To begin, you need something to sleep IN, something to sleep ON, something to wear, personal toiletries and light. (Oh... and toilet paper! Don't forget the toilet paper!)
Below is a somewhat detailed packing list with a few notes to give anyone who needs that itemized list a few extra ideas.
- Tent (should come with stakes and guylines)
- Plastic mallet (I keep this in my tent bag)
- Tent footprint (this is a tarp to place beneath your tent to protect it from rocks, cactus, etc.)
- Sleeping pad (unless you're okay with the ground) or air mattress (check the batteries on your pump -- we usually do not have electricity at camps. I've seen people use those cheap blow-up pool floats for their kids... they're quick, easy and if you pop a hole in them, no love lost as they're easily replaceable)
- Cot (you won't want to use this in cold weather as the air circulating beneath you will make you colder)
- Sleeping bags (with liners if it's chilly)
- Extra blankets to keep in the car (just in case)
- Pillow (though you can use your sweatshirt as a pillow as well to minimize your packing list)
- One folding chair per person
- Pop up shade
- Folding table (though your cooler may work in a pinch)
- Lantern / fuel
- small dustpan and brush (I love having this in my tote to help clean up all the leaves, dirt and debris tracked into the tent)
I like to keep a small tackle box prepped with various items that someone always seems to need including:
- Multi-tool or knife
- Glow sticks
- Batteries (for flashlight or headlamp)
- Duct tape (it fixes everything)
- safety pins
- Daypacks (to carry your gear for the day -- lightweight backpacks)
- Headlamp (I find these are much better to use than flashlights because they keep your hands free)
The best motto here is BE PREPARED. I always keep an extra change of clothing in a bag in the car WITH socks and shoes that we hope to just put away at home when we return. However, if there is a surprise downpour, a slip and fall in the mud or a spill, we are prepared. Happy kids = happy parents = great campout! Your weather forecast IS YOUR FRIEND. Be sure to check it the day before you pack and then check the morning before you leave.
- long sleeved shirts (moisture wicking is great, flannel is great - these are great to protect from the sun, bugs and to take the morning chill off)
- sun-shielding hat
- Bandana (these are handy for just about everything including makeshift first-aid)
- Close-toed shoes suited for the terrain (NO open toed shoes, flip flops or sandals)
- Rainwear (a poncho in the daypack can be a lifesaver!)

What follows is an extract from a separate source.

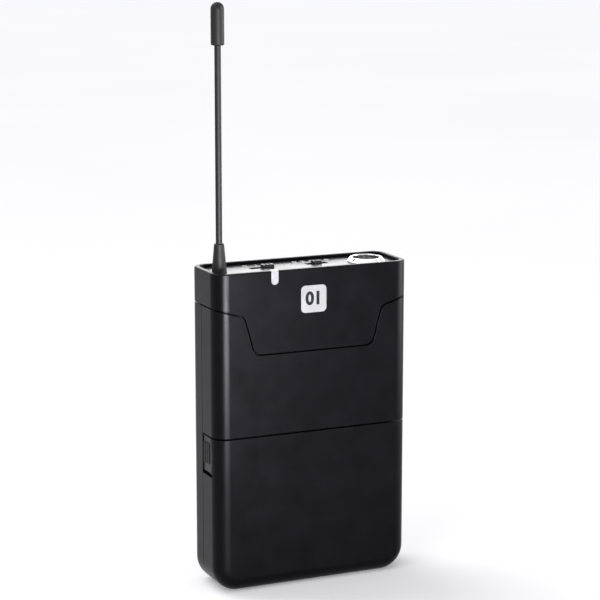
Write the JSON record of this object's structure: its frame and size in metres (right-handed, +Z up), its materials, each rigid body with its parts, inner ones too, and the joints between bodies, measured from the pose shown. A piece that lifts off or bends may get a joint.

- Weather appropriate change of clothes (could be cold weather / could be shorts)
- toilet paper
- insect repellent
- hand sanitizer
- First aid kit
- Toothbrush/toiletry kit
- Soap/washcloth (I like to take a small bar of soap OR cut up a large bar of soap into quarters and put it in a zip loc bag with the soap. Use that to wash your face, wring it out and put it back in the ziploc.
- Deodorant (please! ha!)
CAMP KITCHEN SUPPLIES
- Camp stove with windscreen
- S'mores fixins
- charcoal or firewood (you MUST pack your own firewood at most scout camps)
- Cooking gear (pans, pots, hotpads, coffee pot)
- Bottle opener
- Can opener
- Roasting sticks for marshmallows
- aluminum foil
- trash bags
- Dutch oven
- Ice (if you freeze jugs of water, you can use them both as a coolant and also as a way to keep your food cold). You can keep food packed on ice dry by placing cookie cooling racks on top of it and then setting items that can't get wet on top of those.
- mess kit (plate, bowl, fork/knife/spoon)
- Measuring spoons and cups
- Serving utensils, whisk, spatula
- Cutting board
- Three tubs for proper sanitation along with bleach, biodegradable soap, scrub brush
- Large water jug - filled with water and ice to last you a couple of days (they will have water stations but nothing ever tastes as good as water from home)
- Paper towels
- Ziploc bags
OPTIONAL CAMPING SUPPLIES
- Fishing gear (and license if over age of 17)
- solar phone charger
- maps/guidebooks/local bird or wildlife field guide
- decks of cards
- walkie talkies
- balls (soccer, football -- nerf is best, baseball/glove)
- Hacky sack
- geocaching kit with receiver
- portable fan with batteries (yes, yes I have used this and NO, I'm not ashamed)
There are some fun websites out there with camping hacks that are super cool. Check those out HERE, HERE and HERE
The Fall Registration Form can be found HERE. This is required for anyone attending.
Registration fees are $15 per youth, $20 per adult. Payments can be made via cash, check payable to PACK 1910 or PayPal. Deadline for turning in forms is FRIDAY, SEPTEMBER 30.
There is a place on the form where you indicate if you are camping Friday night, Saturday night or if you're just attending for the Pack activities on Saturday. Please mark this. Once we have an idea of attendees, we will make and publish the menu. Friday night dinner will be on your own.
Again, please note that camping out Friday night is completely optional but many families enjoy the extra night in the fall air. Many, however, do come in Saturday morning after breakfast. Whatever works for your family! Just get them there!! Because, let's face it -- camping is a HUGE reason why boys WANT to be in Scouts!
When the BSA realigned the program for Cub Scouts, they made being outdoors an integral part of advancement. Thus, camping is a required component for earning your Wolf, Bear and Arrow of Light. Want to know what is required for those ranks? Click the Camping for Cub Scouts image to see.
All Pack 1910 camp outs are family friendly events so the whole family is welcome! Mark your calendars NOW to attend!
Completed BSA Health Forms Part A & B are required for all parties attending. If you haven't turned yours in yet, please turn those in with your registration.